This isn’t any kind of useful comparison, just what I’ve seen. I was using Debian unstable and then I switched to RedHat 9 + Ximian Desktop 2. Here are a few observations.
- It’s hard to get hardware working in Debian. It’s hard to install Debian. Neither of these things are problems in RedHat
- Debian package management rules. RedHat I don’t think has package management… XD2 package management is fine, but not wonderful.
- I like lots of good fonts. It took a while to get fonts right in Debian, and with upgrades sometimes they break again. One RedHat package and I got all my nice fonts working correctly, with good anti-aliasing. I know getting anti-aliasing to work in Debian was a real pain as well.
- I really like the XD2 Industrial theme.
- I like the idea of being able to setup a printer with a GUI, and do things like browse SMB shares easily. And I do those things from time to time. But I can live without that functionality.
- I really like being able to drag a bunch of files into a special window and then click burn and have a CD burn actually work for a change. I can’t yet do that in Debian, but that goes back to point #1: hardware support.
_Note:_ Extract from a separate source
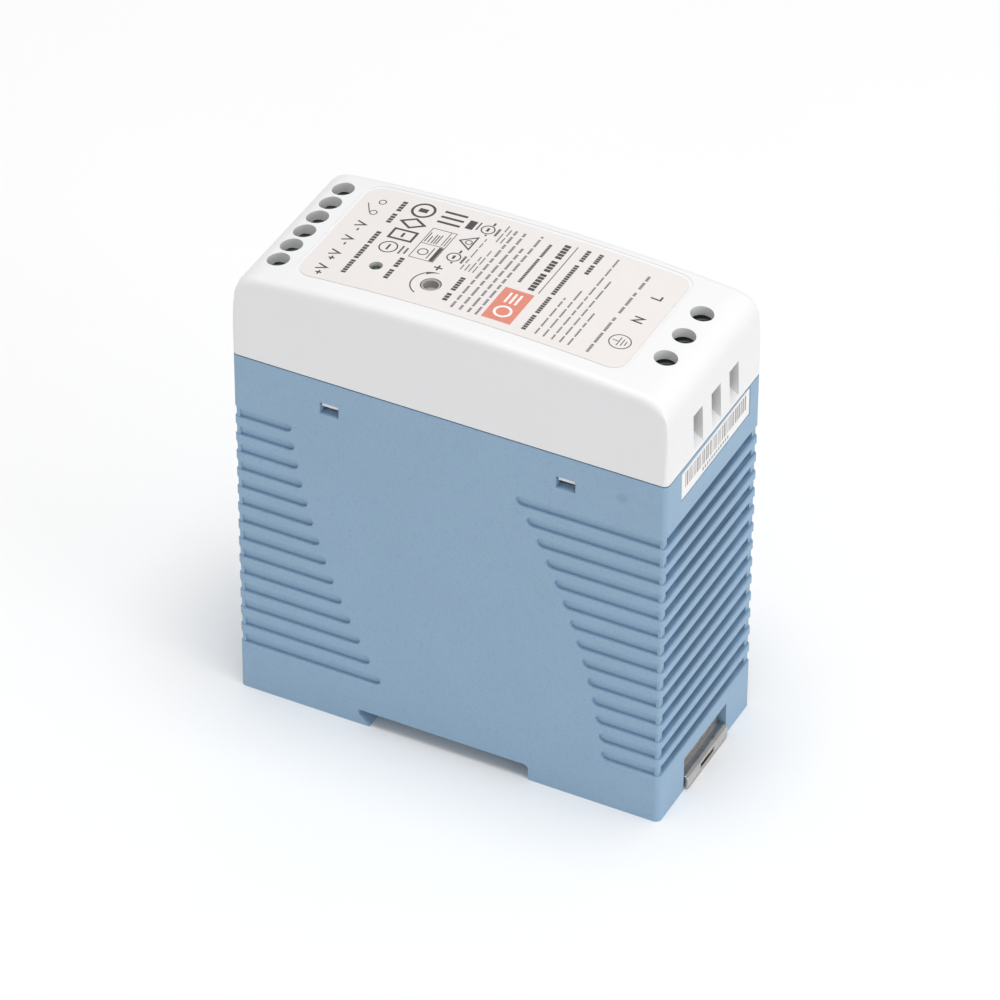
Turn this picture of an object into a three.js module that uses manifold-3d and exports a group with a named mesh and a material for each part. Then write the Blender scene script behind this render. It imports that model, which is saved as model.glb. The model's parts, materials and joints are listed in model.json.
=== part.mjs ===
// A slim DIN rail power supply, lying on its rail feet with its front label up.
// Millimetres. +Z points from the rail to the front, +X to the mains input end, -X to the output end.
// The origin is the middle of the rail side, so the feet stand on z = 0.

import * as THREE from 'three';
import { mergeVertices } from 'three/addons/utils/BufferGeometryUtils.js';
import Module from 'manifold-3d';

const wasm = await Module();
wasm.setup();

// ---------------------------------------------------------------- driving dimensions

const LENGTH = 90;
const WIDTH = 40;
const HEIGHT = 100;
const SEAM = 79.7;
const SEAM_GAP = 0.3;
const CLEAR = 0.3;
const CORNER_RADIUS = 1.2;
const OUTSIDE = 2;

const CASE = { endWall: 2.8, sideWall: 2.2, floor: 10, footFloor: 2.2, top: SEAM - SEAM_GAP / 2 };

const GROOVE = {
  count: 14,
  pitch: 4.17,
  first: 66.4,
  height: 2.4,
  sideDepth: 0.7,
  endDepth: 1.6,
  cornerDepth: 0.65,
  deepHalfWidth: 18.2,
  noseRadius: 0.35,
};
// How far from the middle the first side groove starts, and how the next ones fall back on a parabola.
const REACH = { first: 32.55, slope: 0.5, curve: 0.07 };
const CORNER_POST = { width: 0.65, setBack: 0.25 };
const VENT = { halfWidth: 13, halfHeight: 0.9 };
const CORNER_VENT = { from: 16.3, to: 17.6, low: -1.35, high: -0.3 };

const RAIL = { lip: -16.8, hook: -19.1, ceiling: 3.5, wall: 17.3 };

const NOTCH = { halfWidth: 9.3, roof: 7.8, from: 12.5 };

const LATCH = {
  thickness: 1.2,
  halfWidth: 8.8,
  earHalfWidth: 10.1,
  top: 5.6,
  inner: 17.9,
  step: 43.6,
  shelf: 3.1,
  outer: 45.7,
  bend: 0.9,
  toothTip: 14.9,
  toothTop: 2.2,
  bottom: 0.5,
};

const FOIL_GAP = 0.03;

const SPRING = { from: 25.3, to: 34.3, z: 5, radius: 1.45, wire: 0.25, turns: 5.5 };
const POST = { from: 34.7, to: 36, halfWidth: 2.2, bottom: 3.3 };

const SNAP = { x: 24.5, halfWidth: 2, bottom: 72.05, top: 74.7 };

const COVER = { wall: 2, bottom: SEAM + SEAM_GAP / 2, shoulder: 39.5, crown: 1.95, endTop: 93, endX: 44.5 };
const COVER_MIDDLE = 90;
const RAMP = { inner: 82.4, outer: 79.3 };
const PAD = { inward: 2.9, outward: 1.95, bottom: 95.85, top: 96.6 };
const SKIRT = { halfLength: 41.9, halfWidth: 17.5, thickness: 1.2, bottom: 76, ledge: 81.35 };

const LABEL = { x: -0.8, y: 0.7, halfLength: 33.4, halfWidth: 15.6, radius: 3, thickness: 0.12 };
const LABEL_RECESS = { margin: 0.8, depth: 0.18 };
const STICKER = { y: 0.8, z: 75.85, halfWidth: 14.4, halfHeight: 3, tilt: 1.1, thickness: 0.12 };
const STICKER_RECESS = { margin: 0.2, depth: 0.25 };

// Both rows of terminals sit a little off the middle of the width. x is a row's distance from the middle.
const ROW_Y = 0.7;
const INPUT = {
  name: 'input',
  x: 37.95,
  ways: 3,
  pitch: 7.62,
  hole: 2.25,
  entry: 1.95,
  cage: 2.7,
  shank: 1.5,
  turned: false,
};
const OUTPUT = {
  name: 'output',
  x: 39.05,
  ways: 6,
  pitch: 5.08,
  hole: 2.2,
  entry: 1.5,
  cage: 1.95,
  shank: 1.25,
  turned: true,
};

// Heights shared by both terminal blocks. x runs outwards from the row of screws.
const TERMINAL = {
  inner: -7.5,
  outer: 3.15,
  topOuter: 1.9,
  lowerOuter: 1.3,
  bottom: 78.1,
  step: 81.6,
  top: 95.3,
  cellFloor: 81.8,
  cellRoof: 90.9,
  shelf: 91.9,
  cellReach: 2.6,
  entryBottom: 82.2,
  entryTop: 88.5,
};
const SCREW = { headRadius: 1.8, headHeight: 1.6, slotWidth: 0.7, slotDepth: 0.75, tip: 86 };
const CAGE = { reach: 2.3, bottom: 82.1, sill: 83, lintel: 86.6, top: 88.1, wall: 0.6 };

const LAMP = { x: -21.2, y: -7.2, hole: 1.3, lens: 1, tip: 99.2 };
const TRIMMER = { x: -9.2, y: -8.35, hole: 2.05, shaft: 1.8, top: 99.7, hollow: 1.5, hollowDepth: 1.6 };

const BOARD = { halfLength: 41.4, bottom: 10.8, top: 75.6, face: 14, thickness: 1.6 };
const TERMINAL_BOARD = { halfLength: 40.2, halfWidth: 15.8, bottom: 76.4, top: 78 };

// ---------------------------------------------------------------- finishes

function finish(color, roughness, metalness = 0) {
  return new THREE.MeshStandardMaterial({ color, roughness, metalness });
}
const blueShell = () => finish(0x86a2bb, 0.55);
const whiteShell = () => finish(0xf2f2f2, 0.5);
const foil = () => finish(0xede8e5, 0.45);
const steel = () => finish(0xb9b9b6, 0.3, 1);
const brass = () => finish(0xc2ad72, 0.35, 1);
const aluminium = () => finish(0xb4b6b8, 0.4, 1);
const laminate = () => finish(0x2f6b45, 0.5);
const darkPlastic = () => finish(0x26292b, 0.5);
const greenPlastic = () => finish(0x3a4a42, 0.5);
const ferrite = () => finish(0x3b3a3c, 0.7);
const copper = () => finish(0xb46f3c, 0.35, 1);
const sleeve = (color) => finish(color, 0.4);

// ---------------------------------------------------------------- solids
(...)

Despite what it may seem like, I’m not overly impressed with XD2. It’s very slick, very consistant, and I really like that, but I can see where it is meant for enterprise use – Evolution is a big ole groupware app, OpenOffice has been prettified and made more MS friendly, and RedCarpet Enterprise makes management easy. But I don’t need any of those things. I like Mozilla Mail better then Evolution, I rarely if ever use OOo, and I like the fine-grained ability to install just the packages I want that I can get in apt, but not RedCarpet. I want the XD2 theme, and I think what I want is a fresh install of Debian, maybe testing instead of unstable, and if it turns out better, if I can customize things right the first time, if I can get my DVD burner to finally burn, then I’d like to stick with that. Apt is just that useful.